Simple pattern recognition is the task of compression algorithms. Depending on the type of input and the type of patterns you're looking for the algorithm of choice may be very different - just consider that any file is an array of bytes and there are many types of compression for various types of data. Lossless compression finds exact patterns that repeat and lossy compression - approximate patterns where the approximation is limited by some "real-world" consideration.

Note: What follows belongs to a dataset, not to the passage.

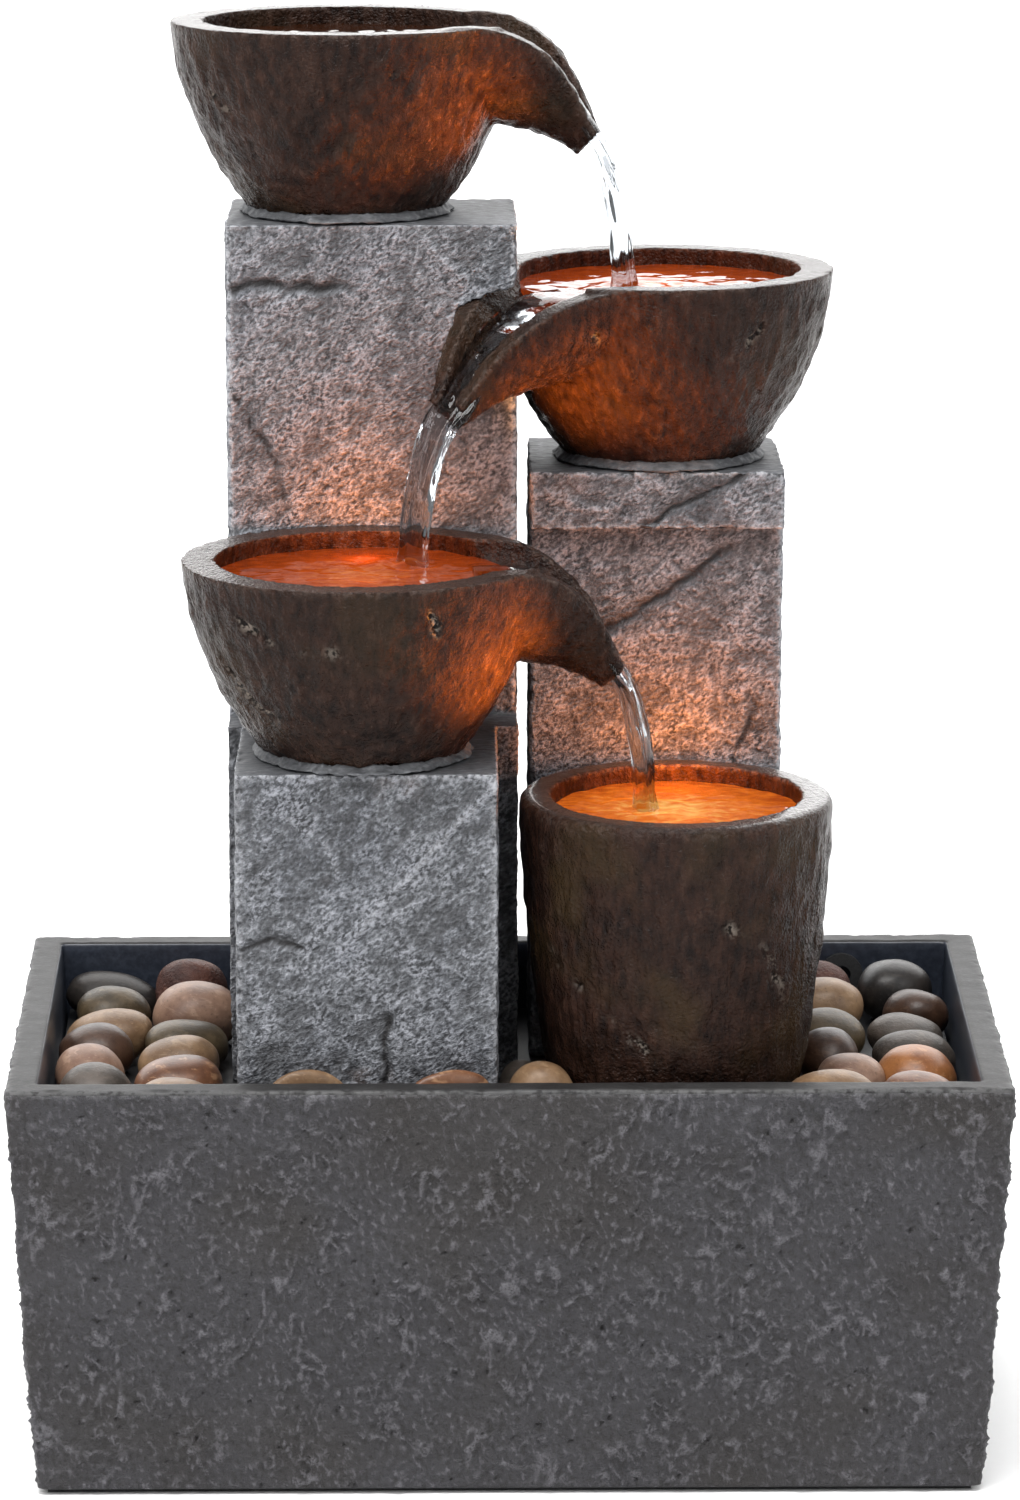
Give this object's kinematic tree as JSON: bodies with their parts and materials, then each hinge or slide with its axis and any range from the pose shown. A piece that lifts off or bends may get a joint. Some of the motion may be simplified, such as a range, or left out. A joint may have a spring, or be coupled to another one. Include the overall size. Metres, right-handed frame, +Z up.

In your case you can apply a pseudo zip compression where you start filling up a list of encountered sequences

here's a pseudo suggestion:

//C#-based pseudo code

int[] input = GetInputData();
var encounters = new Dictionary<ItemCount<int[],int>>();// the string and the number of times it's found

int from = 0;
for(int to=0; to<input.Length; i++){ 
  for (int j = from; j<=i; j++){ // for each substring between 'from' and 'i'
    if (encounters.ContainsKey(input.SubArray(j,i)){
      if (j==from) from++;                  // if the entire substring already exists - move the starting point
      encounters[input.SubArray(j,i)] += 1; // increase the count where the substring already exists
    } else {
     // consider: if (MeetsSomeMinimumRequirements(input.SubArray(j,i))
      encounters.Add(input.SubArray(j,i),1); //add a new pattern
    }
  }
}
Output(encounters.Where(itemValue => itemValue.Value>1); // show the patterns found more than once

I haven't debugged the sample above, so use it just as a starting point. The core idea is that you'd have an encounters list where various substrings are collected and counted, the most frequent will have highest Value in the end.

You can alter the algorithm above by storing some function of the substrings instead of the entire substring or add some minimum requirements such as minimum length etc. Too many options, complete discussion is not possible within a post.